### What you have to do
Among the records that follow, find the line with "Write the FreeCAD" and the line with "rod_diameter = 20.0". Set down those lines and all lines between them exactly, without adding anything.

Entries with model source code
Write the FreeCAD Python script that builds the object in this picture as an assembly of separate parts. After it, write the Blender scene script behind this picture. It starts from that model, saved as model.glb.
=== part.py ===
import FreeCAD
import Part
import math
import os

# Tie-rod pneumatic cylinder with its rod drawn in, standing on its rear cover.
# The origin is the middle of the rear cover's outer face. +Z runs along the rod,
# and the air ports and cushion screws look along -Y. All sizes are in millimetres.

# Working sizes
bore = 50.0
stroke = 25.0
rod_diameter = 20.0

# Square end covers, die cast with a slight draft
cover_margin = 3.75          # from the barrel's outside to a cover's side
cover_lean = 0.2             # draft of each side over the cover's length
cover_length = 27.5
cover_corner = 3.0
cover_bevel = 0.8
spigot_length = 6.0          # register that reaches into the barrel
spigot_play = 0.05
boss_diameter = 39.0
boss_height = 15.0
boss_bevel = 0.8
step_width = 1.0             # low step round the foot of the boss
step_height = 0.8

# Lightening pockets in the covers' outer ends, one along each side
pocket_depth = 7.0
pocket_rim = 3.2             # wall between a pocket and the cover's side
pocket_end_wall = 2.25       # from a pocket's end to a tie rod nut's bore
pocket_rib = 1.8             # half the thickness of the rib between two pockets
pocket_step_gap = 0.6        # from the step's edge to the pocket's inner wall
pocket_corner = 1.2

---

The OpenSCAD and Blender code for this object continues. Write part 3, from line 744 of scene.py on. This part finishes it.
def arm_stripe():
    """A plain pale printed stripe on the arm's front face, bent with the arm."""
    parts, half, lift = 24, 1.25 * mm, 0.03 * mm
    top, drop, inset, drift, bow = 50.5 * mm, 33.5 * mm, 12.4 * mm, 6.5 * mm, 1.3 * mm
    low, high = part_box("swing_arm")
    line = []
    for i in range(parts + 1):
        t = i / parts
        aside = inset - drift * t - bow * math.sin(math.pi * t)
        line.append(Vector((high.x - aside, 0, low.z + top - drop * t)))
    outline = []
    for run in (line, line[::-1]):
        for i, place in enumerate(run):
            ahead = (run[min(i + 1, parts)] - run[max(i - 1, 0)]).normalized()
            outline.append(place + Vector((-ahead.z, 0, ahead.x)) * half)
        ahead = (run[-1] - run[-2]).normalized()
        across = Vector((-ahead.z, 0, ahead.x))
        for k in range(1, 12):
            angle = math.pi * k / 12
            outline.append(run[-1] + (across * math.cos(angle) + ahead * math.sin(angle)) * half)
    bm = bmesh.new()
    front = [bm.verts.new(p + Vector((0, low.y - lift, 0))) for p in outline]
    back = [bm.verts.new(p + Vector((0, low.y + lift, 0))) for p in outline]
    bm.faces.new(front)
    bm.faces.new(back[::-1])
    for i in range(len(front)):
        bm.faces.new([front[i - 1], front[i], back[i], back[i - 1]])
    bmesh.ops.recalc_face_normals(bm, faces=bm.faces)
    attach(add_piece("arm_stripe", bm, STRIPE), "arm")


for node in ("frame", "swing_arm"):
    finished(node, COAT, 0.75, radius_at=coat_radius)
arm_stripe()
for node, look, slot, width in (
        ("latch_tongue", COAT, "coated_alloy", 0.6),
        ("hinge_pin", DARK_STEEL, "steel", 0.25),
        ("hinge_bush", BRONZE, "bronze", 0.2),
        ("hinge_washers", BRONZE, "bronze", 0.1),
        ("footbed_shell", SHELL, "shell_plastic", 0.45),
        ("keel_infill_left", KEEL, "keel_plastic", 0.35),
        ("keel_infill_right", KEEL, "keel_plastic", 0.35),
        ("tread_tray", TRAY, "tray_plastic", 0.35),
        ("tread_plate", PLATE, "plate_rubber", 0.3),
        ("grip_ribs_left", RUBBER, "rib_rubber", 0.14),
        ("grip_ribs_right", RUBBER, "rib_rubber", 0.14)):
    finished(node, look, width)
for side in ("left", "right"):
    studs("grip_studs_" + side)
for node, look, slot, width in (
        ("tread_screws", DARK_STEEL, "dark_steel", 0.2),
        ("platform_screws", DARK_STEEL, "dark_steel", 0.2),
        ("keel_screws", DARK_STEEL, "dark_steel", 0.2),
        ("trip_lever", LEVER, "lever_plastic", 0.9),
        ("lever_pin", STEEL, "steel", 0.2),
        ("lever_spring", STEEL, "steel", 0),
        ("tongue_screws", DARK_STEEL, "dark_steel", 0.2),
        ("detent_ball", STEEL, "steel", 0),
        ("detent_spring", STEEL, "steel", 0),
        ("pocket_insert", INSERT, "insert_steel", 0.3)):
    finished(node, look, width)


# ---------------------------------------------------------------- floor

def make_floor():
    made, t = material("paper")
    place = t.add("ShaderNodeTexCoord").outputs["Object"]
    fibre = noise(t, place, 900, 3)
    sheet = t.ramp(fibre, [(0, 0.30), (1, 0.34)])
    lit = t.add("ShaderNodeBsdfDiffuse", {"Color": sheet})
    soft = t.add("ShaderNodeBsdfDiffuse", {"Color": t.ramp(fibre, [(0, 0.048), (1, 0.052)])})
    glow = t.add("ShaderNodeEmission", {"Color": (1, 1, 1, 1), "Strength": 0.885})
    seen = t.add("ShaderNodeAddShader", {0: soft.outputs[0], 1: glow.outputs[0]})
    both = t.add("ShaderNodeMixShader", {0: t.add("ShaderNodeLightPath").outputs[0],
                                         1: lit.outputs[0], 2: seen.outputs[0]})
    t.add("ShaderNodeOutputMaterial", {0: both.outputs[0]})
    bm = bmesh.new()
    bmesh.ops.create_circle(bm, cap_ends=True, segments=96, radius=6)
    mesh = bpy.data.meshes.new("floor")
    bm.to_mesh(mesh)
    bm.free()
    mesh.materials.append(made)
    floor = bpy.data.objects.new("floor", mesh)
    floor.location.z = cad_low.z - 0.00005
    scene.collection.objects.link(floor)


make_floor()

### Exercise solution
Write the FreeCAD Python script that builds the object in this picture as an assembly of separate parts. After it, write the Blender scene script behind this picture. It starts from that model, saved as model.glb.
=== part.py ===
import FreeCAD
import Part
import math
import os

# Tie-rod pneumatic cylinder with its rod drawn in, standing on its rear cover.
# The origin is the middle of the rear cover's outer face. +Z runs along the rod,
# and the air ports and cushion screws look along -Y. All sizes are in millimetres.

# Working sizes
bore = 50.0
stroke = 25.0
rod_diameter = 20.0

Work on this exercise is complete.